To him that’s what “Fame” is all about, “it will take time, so you should enjoy the ride”.

But the heady, youthful quality in “Fame” is irresistible and he is aware that “the music has a certain energy that defined the ’80s and there is so much dancing”.

He has deliberately cast his “Fame” with young people and believes none of the principals are above the age of 21.

The plot, he says, covers four years and the characters in real life would range from 13 to 18-year-olds.

“It’s a tough musical to cast because the casting must be realistic, which requires good acting, but the subject matter requires good song and dance,” West says.

He says directing a musical should be like directing a straight play when creating character, saying: “You have to pay respect to the material you’re working with and I find it fun to watch the kids responding to that… too many young kids go from show to show without committing themselves to their parts.”

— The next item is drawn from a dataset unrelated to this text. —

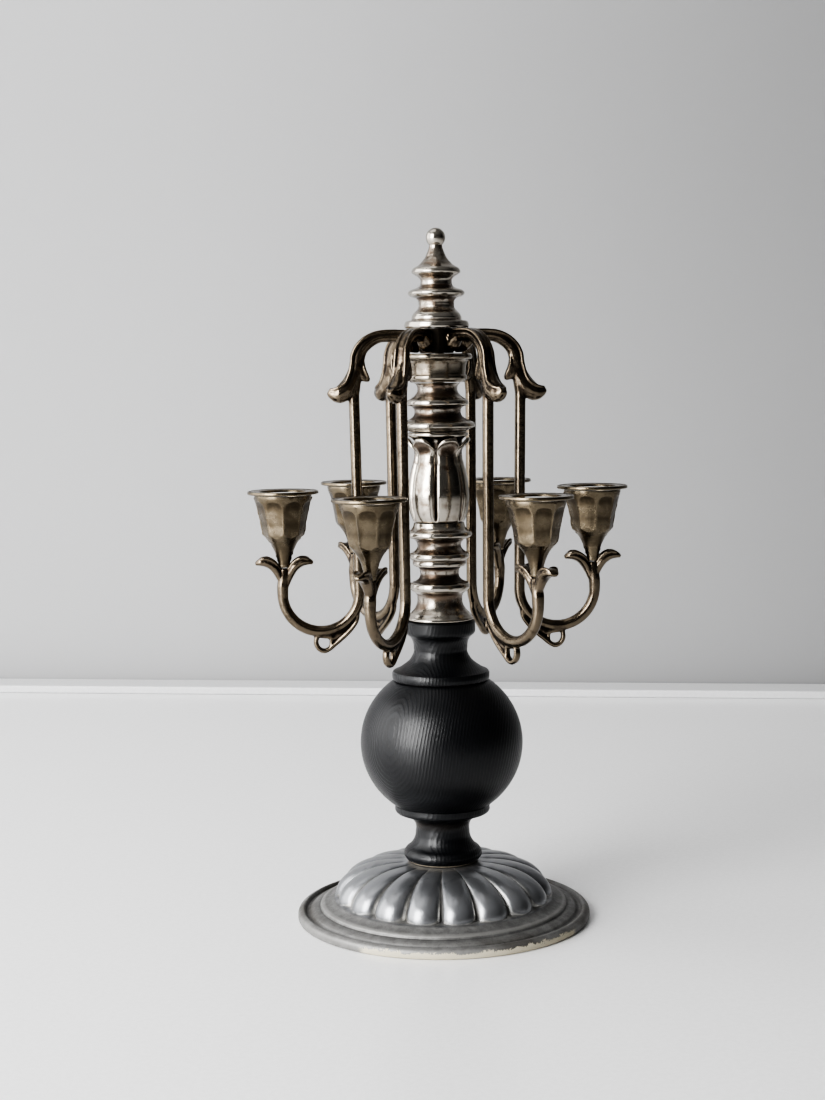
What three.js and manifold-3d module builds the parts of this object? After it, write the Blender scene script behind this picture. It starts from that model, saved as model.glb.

The cast rehearsing “Fame”.

As well as the kids there are the teachers, which are plum cameo roles in the show. He has engaged veterans Janie Lawson as English teacher Miss Sherman, Chris Baldock, as the drama teacher Mr Myers and Steph Roberts as the music teacher Ms Sheinkopf, providing a moral landscape for the story.

In one memorable scene Miss Sherman warns the freshmen that it takes a lot more than dreams to succeed, a good excuse for the number “Hard Work”.

Alas, Carmen is a tragedy waiting to happen. She’s the main focus of the whole plotline, super-talented, but doesn’t want to put in the work.

By contrast, violin student Schlomo, also hugely talented, is more disciplined but falls in love with Carmen – “he is the other side of the coin, it’s the boy and the girl out of sync, an old story,” West says.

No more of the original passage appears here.